Conned fishing folk realising the PM threw them overboard too after fanning undeliverable hopes are only the first pro-Brexit group to discover leaving the EU isn’t all it was cracked up to be.
BORIS JOHNSON
SPOUTING hot air at a rate which makes him a one man climate disaster, blustering
Jo hn s on will continue to fib and deceive because he knows no other way. Growing ranks of Tory MPs are openly contemptuous of the Prime Minister but he’s likely to survive next year, with ambitious rival Rishi Sunak forced to wait if the virus wanes from its peak and businesses begin to reopen.
The Cabinet reshuffle expected early next year is an opportunity to axe dead wood and promote abler Tories. But Johnson prefers running a chumocracy, surrounding himself with cronies.
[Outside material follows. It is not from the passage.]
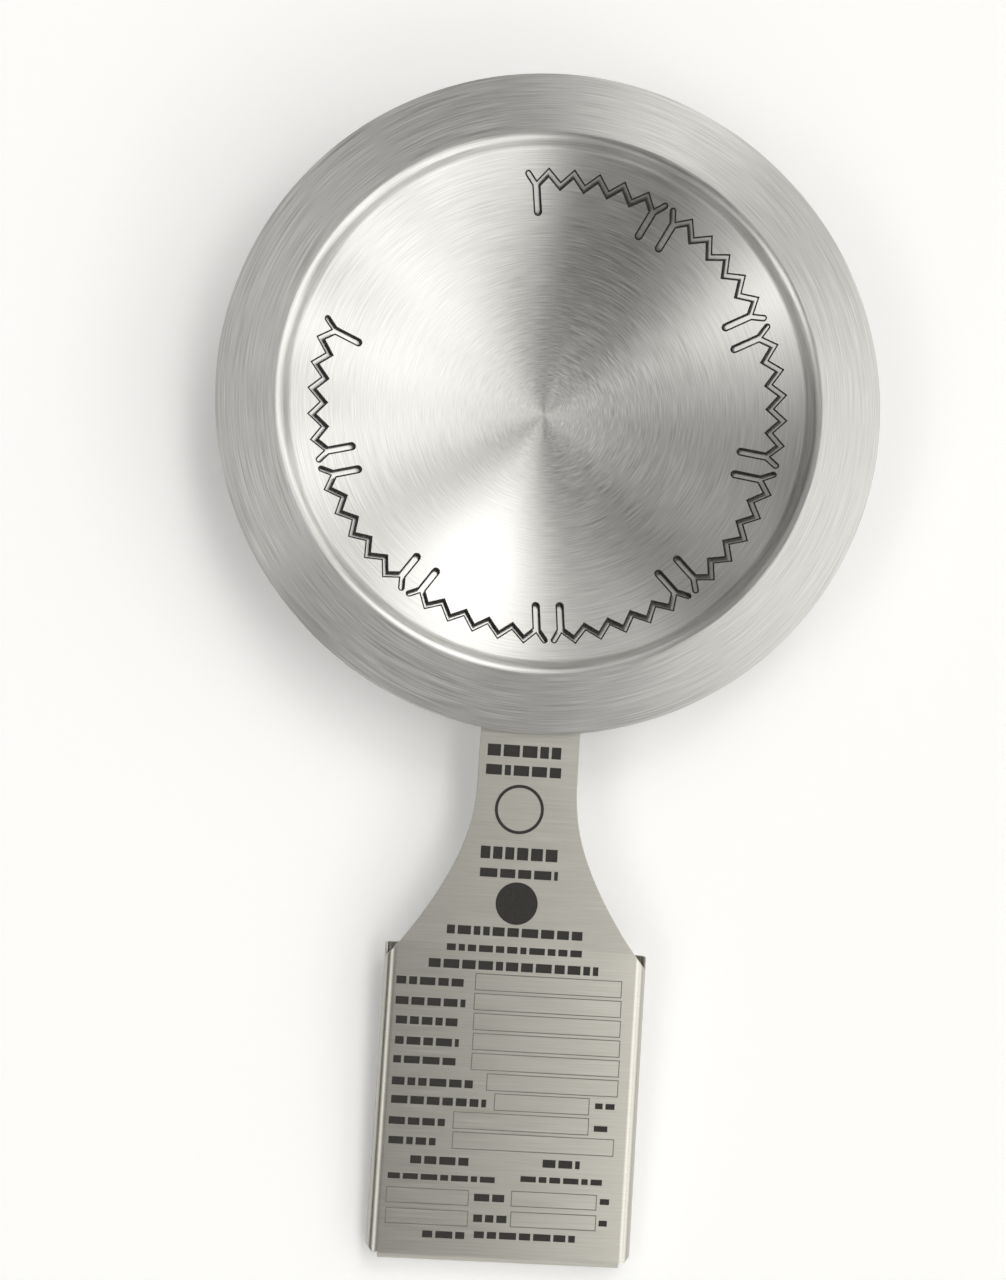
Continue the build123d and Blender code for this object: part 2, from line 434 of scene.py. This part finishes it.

The giant ego in Downing Street is terrified of being overshadowed so one lot of non-entities is likely to be replaced by a similarly mediocre bunch.
LABOUR
CAPTAIN Foresight Keir Starmer will find his second year as leader is tougher than a first in which he had virus answers while useless Johnson dithered.
Defining himself as competent against blundering Johnson was skilfully achieved but he needs to inspire more, to start crafting Labour as an alternative Government. The former chief prosecutor has to deal with the Corbyn problem, restoring the whip to his immediate predecessor or risking civil war by permanently excluding a comrade with influential friends.
Corbyn is a lose-lose now for Starmer so avoiding own goals would help in 2021.
ECONOMY
UNEMPLOYMENT is forecast to soar towards 2.6 million and the sharp Resolution Foundation is predicting the economy will be another 6% smaller by Easter, so 2021 is shaping up to be bleak.
Record falls this year won’t be followed by equally high rises next and families will feel the pain, the virus and Brexit kicking an economy that wasn’t exactly sprinting before either. Buckle up for another rough ride.
TORY PAYBACK
MULTI-millionaire banker Rishi Sunak’s a Chancellor itching to cut, cut and cut again with public services in the 2021 firing line.
Invest to grow would be the mantra of any sensible, far-sighted economist and it’s Britain’s tragedy to be lumbered with another Tory slasher in an ideological strait-jacket. Brace for reduced services, squeezed spending, wallet-emptying freezes and higher charges.
DISUNITED KINGDOM
NICOLA, Queen of Scots, winning May’s Scottish elections will trigger a constitutional showdown when
Johnson resists a second referendum as polls show the country would vote for separation. Labour in Wales is under threat from a nationalist Plaid Cymru and unionist Tory pincer while Brexit is pushing the two parts of Ireland together.
Chuck in ever louder English demands from the likes of Andy “King of the North” Burnham for regional rule and a creaking Disunited Kingdom won’t survive without radical reforms.
NIGEL FARAGE
DONALD Trump gone and Brexit done heralds creeping irrelevance for a bore droning on about what he did in a war that he invented in his own head.
Make no mistake, Farage was the most significant recent politician never to win a Westminster seat.
Yet relaunching his UKIP-Brexit Party as Reform UK smacks of desperation by a plastic patriot craving visibility to boost money-making opportunities.
THE MONARCHY
US prosecutors straining to speak to oily Andrew while get-rich-quick Harry and Meghan milk oodles from royal celebrity is exposing the sordid underbelly of a tarnished Ruritanian court.
With the Queen 95 and hubby Philip 100 next year, wayward younger generations are jeopardising the future of a musty institution heading for fundamental upheaval. I predict another year of scandals for the wealthfare family.
UNINSPIRING Joe Biden will be a breath of fresh air after he enters the White House on Wednesday, January 20 for the sole reason he isn’t deranged Trump. The US recognising its friends are democracies not tyrannies, curbing greenhouse gases and obeying world rules are a source of cautious optimism. Trump will continue screaming he was robbed as he tries to stay out of jail and threatens to run again in 2024.